Övündükleri projeler eski kaymakam ve encümenlerin yaptıkları ancak görev sürelerinden dolayı %85 tamamlayabildikleri projelerdir. 2009 yılında uygulanan program aynen uygulanmaktadır. Bunlar dikilen elbiseye sadece düğme dikmiş tamamını kendileri yapmış ve her ne hikmetse hep aynı şahsa ihaleler kalmıştır.
14 köyün su sıkıntısını encümenlerden çok ben bilirim. Bu şahıslar iş yerlerinde para kaygısıyla çıkmayan, halkla iç içe olmayan kimselerdir. Halkın sorunlarını dile getirmek için gecemi gündüzüme katıp servetimi bu uğurda harcadım. Bu şahıslar ise servetlerine servet katmışlardır.
Çıldır Kaymakamı’nı savunmak gibi bir kaygım yoktur, zira kendisini tanımam bile, ancak ben her zaman dürüstten ve dürüstlükten yanayım, ilçenin adının bu tür lüzumsuz diyaloglarla ülke gündemine taşınmasından rahatsız olduğum için bu durumu dile getirdim. Ayrıca kaymakamımızı Çıldır Kaymakamı’na ezdirmeyeceğim şeklinde hiçbir demecim olmadı. Ben bu iki encümenin yüzünü dahi görmedim ki böyle bir konuşmama şahit olsunlar. Ama kendileri şıracılık yapmaya çok hevesliler.
Eğitim konusuyla ilgili olarak alınan kitaplar devletin parasıyla alınmıştır ve benim hükümetimin hassasiyetinin ürünüdür. Kaymakam habere konu olmak ve hayır işlemek istiyorsa kendi cebinden alıp dağıttığı zaman övünsün. Bundan önceki yıllarda ihtiyaç sahibi öğrencilere ve yüksek okul öğrencilerine fondan yardım yapılmaktaydı, bu dönemde ise bu uygulamaya son verilmiştir. Soruyorum: Eğitime böylemi önem veriyorsunuz.
Çayağzı köyünün içme suyunun tamamladığını söylüyorsunuz, suyun akmadığını dile getiren köylüler yalan mı söylüyorlar. Çayağzı köyü eski suyunu istiyor. 100 km yapılan yolun ortada olmadığını söylüyorsunuz Karakale-Çat yolunu uçarak mı vardınız? Geçmiş dönemden kalan paraların hesabını veriniz?
Kum ocağını şikayet ettiğimi belirten encümenlere soruyorum, benim şikayet ettiğime dair belgeniz varsa hodri meydan açıklamanızı bekliyorum. Açıklamaz iseniz müfterisiniz.

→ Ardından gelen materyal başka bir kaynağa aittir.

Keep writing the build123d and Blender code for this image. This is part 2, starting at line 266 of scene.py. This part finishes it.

Ayrımcılık yapmayan Yüksel Yılmaz'a soruyorum, köy yolları dururken neden sadece ilk iş olarak kendi köyünün yayla yolunu yaptırdı?

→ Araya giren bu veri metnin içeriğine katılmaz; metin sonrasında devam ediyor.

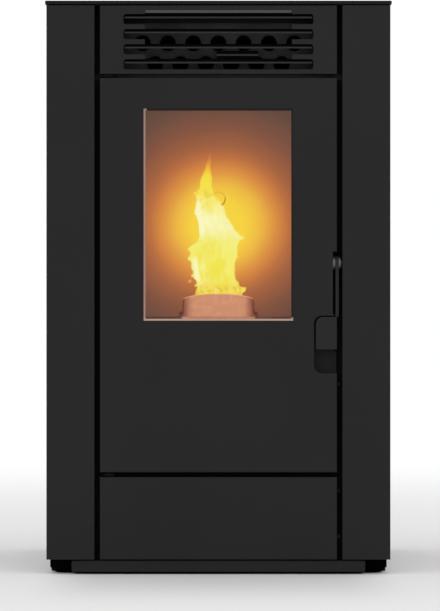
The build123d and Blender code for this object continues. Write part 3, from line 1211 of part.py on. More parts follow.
def blower_wheel():
    """A long drum of narrow blades between discs, on one shaft."""
    x1 = X_BLOWER - 8
    wheel = rod_x(-X_BLOWER - PAN_SHEET, X_BLOWER + 28, BLOWER_Y, BLOWER_Z, SHAFT_R)
    for x in (-x1, -PAN_SHEET / 2, x1 - PAN_SHEET):
        wheel += rod_x(x, x + PAN_SHEET, BLOWER_Y, BLOWER_Z, BLOWER_WHEEL_R)
    for index in range(BLOWER_BLADES):
        blade = Rot(0, 0, 0) * block(-x1, x1, -0.6, 0.6, BLOWER_WHEEL_R - 6.5, BLOWER_WHEEL_R - 0.5)
        turn = Rot(index * 360 / BLOWER_BLADES, 0, 0)
        wheel += Pos(0, BLOWER_Y, BLOWER_Z) * turn * blade
    return wheel


def blower_motor():
    x0 = X_BLOWER + PAN_SHEET
    x1 = x0 + BLOWER_MOTOR_LENGTH
    motor = rod_x(x0, x1, BLOWER_Y, BLOWER_Z, BLOWER_MOTOR_R)
    motor += block(x0 + 8, x1 - 8, BLOWER_Y - 22, BLOWER_Y + 22, Z_FLOOR, BLOWER_Z)
    return motor - rod_x(x0 - 1, x0 + 28, BLOWER_Y, BLOWER_Z, SHAFT_R + RUNNING_FIT)


# ---- ash drawer ----
def ash_drawer_front():
    return front_tray(-X_CENTRE, X_CENTRE, Z_PANELS, Z_DRAWER_TOP, SHEET)


def ash_drawer_box():
    x1 = X_DRAWER_BOX
    y0 = Y_FRONT + SHEET
    y1 = y0 + DRAWER_BOX_DEPTH
    z0 = Z_DRAWER_BOX
    z1 = z0 + DRAWER_BOX_HEIGHT
    t = SHEET
    return block(-x1, x1, y0, y1, z0, z1) - block(t - x1, x1 - t, y0 + t, y1 - t, z0 + t, z1 + 1)


def drawer_runners():
    t = RUNNER_SHEET
    x0 = X_DRAWER_BOX + FIT
    z0 = Z_FLOOR
    ledge = Z_DRAWER_BOX - FIT
    outline = [(x0, z0), (x0 + 20, z0), (x0 + 20, z0 + t), (x0 + t, z0 + t), (x0 + t, z0 + 60),
               (x0, z0 + 60), (x0, ledge), (x0 - 16, ledge), (x0 - 16, ledge - t), (x0, ledge - t)]
    runner = prism_y(outline, Y_PLATE_REAR, Y_PLATE_REAR + 190)
    return group(both_sides(runner))


# ---- electrics ----
def control_board():
    x0 = 95 - BOARD_WIDTH - 190
    z0 = Z_AUGER - 126
    y1 = Y_REAR_IN - 12
    board = block(x0, x0 + BOARD_WIDTH, y1 - 1.6, y1, z0, z0 + BOARD_HEIGHT)
    for x in (x0 + 8, x0 + BOARD_WIDTH - 8):
        for z in (z0 + 8, z0 + BOARD_HEIGHT - 8):
            board += rod_y(y1 - 1, Y_REAR_IN, x, z, 3)
    board += block(x0 + 20, x0 + 52, y1 - 22, y1 - 1, z0 + 20, z0 + 48)
    board += block(x0 + 66, x0 + 104, y1 - 12, y1 - 1, z0 + 24, z0 + 40)
    board += block(x0 + 30, x0 + 54, y1 - 4, y1 - 1, z0 + 76, z0 + 100)
    board += block(x0 + 70, x0 + 100, y1 - 14, y1 - 1, z0 + 120, z0 + 140)
    return board


def power_inlet():
    """A recessed socket with three flat pins and a flange outside the rear panel."""
    y0 = Y_REAR_IN + SHEET
    inlet = block(INLET_X - 14, INLET_X + 14, y0 - 26, y0 + 1, INLET_Z - 10, INLET_Z + 10)
    inlet += rounded_slab(INLET_X - 24, INLET_X + 24, y0, y0 + 2, INLET_Z - 13, INLET_Z + 13, 3)
    inlet -= rounded_slab(INLET_X - 12, INLET_X + 12, y0 - 15, y0 + 3, INLET_Z - 8, INLET_Z + 8, 3)
    for dx, dz in ((-7, -2), (7, -2), (0, 3)):
        inlet += block(INLET_X + dx - 1, INLET_X + dx + 1, y0 - 16, y0 - 3, INLET_Z + dz - 2, INLET_Z + dz + 2)
    return inlet


def main():
    os.makedirs("parts", exist_ok=True)
    right_side = side_panel()
    pieces = {
        "base_pan": base_pan(),
        "levelling_feet": levelling_feet(),
        "plinth": plinth(),
        "chassis_frame": chassis_frame(),
        "side_panel_left": mirror(right_side, Plane.YZ),
        "side_panel_right": right_side,
        "rear_panel": rear_panel(),
        "top_plate": top_plate(),
        "hopper_lid": hopper_lid(),
        "lid_hinge_brackets": lid_hinge_brackets(),
        "lid_seal": lid_seal(),
        "grille_panel": grille_panel(),
        "front_plate": front_plate(),
        "door_panel": door_panel(),
        "door_frame": door_frame(),
        "door_glass": door_glass(),
        "glass_gasket": glass_gasket(),
        "glass_clips": glass_clips(),
        "door_rope_seal": door_rope_seal(),
        "door_hinge_blocks": door_hinge_blocks(),
        "door_hinge_brackets": door_hinge_brackets(),
        "handle_lever": handle_lever(),
        "handle_fasteners": handle_fasteners(),
        "latch_keeper": latch_keeper(),
        "firebox_shell": firebox_shell(),
        "fireback": fireback(),
        "side_liners": side_liners(),
        "baffle_plate": baffle_plate(),
        "hearth_plate": hearth_plate(),
        "air_box": air_box(),
        "burn_pot": burn_pot(),
        "igniter": igniter(),
        "exchanger_box": exchanger_box(),
        "heat_tubes": heat_tubes(),
        "tube_scraper": tube_scraper(),
        "scraper_handle": scraper_handle(),
        "pellet_hopper": pellet_hopper(),
        "hopper_guard": hopper_guard(),
        "auger_tube": auger_tube(),
        "auger_screw": auger_screw(),
        "auger_motor": auger_motor(),
        "pellet_chute": pellet_chute(),
        "smoke_fan_housing": smoke_fan_housing(),
        "smoke_fan_wheel": smoke_fan_wheel(),
        "smoke_fan_motor": smoke_fan_motor(),
        "flue_outlet": flue_outlet(),
        "air_intake_pipe": air_intake_pipe(),
        "blower_housing": blower_housing(),
        "blower_wheel": blower_wheel(),
        "blower_motor": blower_motor(),
        "ash_drawer_front": ash_drawer_front(),
        "ash_drawer_box": ash_drawer_box(),
        "drawer_runners": drawer_runners(),
        "control_board": control_board(),
        "power_inlet": power_inlet(),
        "panel_screws": panel_screws(),
    }
    for index in range(SLOT_COUNT):
        pieces["louvre_blade_" + str(index + 1)] = louvre_blade(index)
    for name, shape in pieces.items():
        save(name, shape)


main()
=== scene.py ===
"""A pellet stove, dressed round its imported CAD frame.

Lengths are in metres, in the frame's own axes: x to the right, y to the rear, z up.
"""

import math
import random

import bmesh
import bpy
from bpy.props import FloatProperty, FloatVectorProperty, IntProperty, PointerProperty
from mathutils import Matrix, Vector, noise


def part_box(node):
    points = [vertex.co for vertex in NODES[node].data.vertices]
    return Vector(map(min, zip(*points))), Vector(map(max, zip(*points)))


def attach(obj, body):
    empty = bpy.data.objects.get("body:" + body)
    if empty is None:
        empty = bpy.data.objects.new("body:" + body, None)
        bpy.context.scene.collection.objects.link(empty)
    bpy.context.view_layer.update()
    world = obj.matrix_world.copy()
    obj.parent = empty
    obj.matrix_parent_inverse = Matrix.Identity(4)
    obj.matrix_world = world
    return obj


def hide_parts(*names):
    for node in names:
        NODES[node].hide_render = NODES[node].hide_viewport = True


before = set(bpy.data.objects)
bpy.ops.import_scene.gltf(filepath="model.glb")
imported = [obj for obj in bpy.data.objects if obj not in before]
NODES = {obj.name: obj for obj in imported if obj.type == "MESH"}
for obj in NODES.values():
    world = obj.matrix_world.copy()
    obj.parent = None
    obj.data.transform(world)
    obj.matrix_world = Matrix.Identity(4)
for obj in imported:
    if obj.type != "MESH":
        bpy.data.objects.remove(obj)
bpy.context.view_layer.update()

bl_info = {
    "name": "Pellet Stove",
    "version": (1, 0, 0),
    "blender": (4, 5, 0),
    "location": "View3D > Sidebar > Stove",
    "description": "Dresses the frame of a free-standing pellet stove and lights its fire",
    "category": "Object",
}

MM = 0.001
BODY = "body"
DOOR = "door"
LID = "hopper_lid"


def middle(node):
    """The centre of a node's box."""
    low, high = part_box(node)
    return (low + high) / 2


# ---- places taken from the frame ----
FRONT_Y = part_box("door_panel")[0].y
PLATE_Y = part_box("front_plate")[0].y
TUBE_SHEET_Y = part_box("exchanger_box")[0].y
REAR_FACE_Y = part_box("side_panel_left")[1].y
POT_CENTRE = middle("burn_pot")
POT_RIM_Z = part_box("burn_pot")[1].z
POT_R = 57.2 * MM
POT_RIM_FALL = 20 / 114.4
HEARTH_FRONT_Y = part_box("hearth_plate")[0].y
HEARTH_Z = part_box("hearth_plate")[1].z
GRILLE_FOOT_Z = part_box("grille_panel")[0].z
PULL_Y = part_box("scraper_handle")[0].y
TOP_FRONT_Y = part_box("top_plate")[0].y
DOOR_TOP_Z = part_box("door_panel")[1].z

# ---- places that the frame's boxes don't give ----
WINDOW_HALF = 117.5 * MM
WINDOW_Z = (398 * MM, 731 * MM)
WINDOW_BEVEL = 3 * MM
GRILLE_HALF = 115 * MM
# Low and high edge of the painted highlight over the grille's opening.
GRILLE_BAR_Z = (881.2 * MM, 885.6 * MM)
# Middle and reach of the fire's light painted on the fireback and the boards.
GLOW_X = 1 * MM
GLOW_Z = 556 * MM
GLOW_HALF_WIDTH = 85.5 * MM
GLOW_HALF_HEIGHT = 82.5 * MM
# The fixing boss on the fireback, which gets a painted shade ring.
BOSS_Z = 597 * MM
BOSS_R = 11 * MM
TUBE_R = 14.2 * MM
TUBE_ROWS = ((836.5 * MM, 7), (803.5 * MM, 6))
TUBE_PITCH = 40 * MM
SCREW_X = 190.25 * MM
SCREW_Z = (57 * MM, 129 * MM, 297 * MM)
REAR_SCREW_X = 259 * MM
REAR_SCREW_Z = (60.2 * MM, 323.5 * MM, 586.7 * MM, 850 * MM)
SCREW_R = 3 * MM
SCREW_HEIGHT = 2 * MM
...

Orhan Nemci Aydın'a soruyorum: Kaymakam konutu inşaatında çıkan malzemeyi nereye döktürdünüz? Sakın yeni yapacağınız petrol istasyonunun temeline dolgu malzemesi için dökmüş olmayasınız? Encümen olmadan önce Hanak Belediyesi’nin çalışmayan araçlarına mazotu bidonlarla mı götürdünüz? İhalelerde bu kadar titiz iseniz o zaman niye ihalesiz akaryakıt verdiniz? ve sonra belediyeyi neden icraya verdiniz?
Aerobik kursuna bu kadar heveslisiniz niye aynı hevesi ilçemize 400 bin TL ye yakın kaynak aktarıp park, düğün salonu, WC, kültür merkezi ve çocuk oyun parkı yapan Esenyurt Belediye Başkanına teşekkür etmek için göstermediniz?
Benim verilmeyecek hesabım yoktur. Ancak şimdiye kadar olduğu gibi bundan sonrada vatandaşın, tüyü bitmemiş yetimin hakkını aramaya ve sorumlularından hesap sormaya devam edeceğim. Gönül ister ki encümenlerimiz başkalarının maşası olup onların ayıplarını örtmeye çalışmasın. Doğru yapılanların hep beraber arkasında olalım yanlış yapılanların da hesabını hep beraber soralım.
Devletin imkanlarını iktidarımın hizmetlerini kendi yapmış gibi göstererek reklam aracı olarak kullananlara fırsat vermeyeceğim. Şahsi ihtirasları ve menfaatleri yolsuzluk ve usulsüzlük yapanlara makamını kötüye kullananlara mülkiye terbiyesini hatırlatmalarını tavsiye ediyorum.
Kamuoyunun takdirlerine şahsım teşkilatım ve Hanak halkı adına saygılarımla sunarım.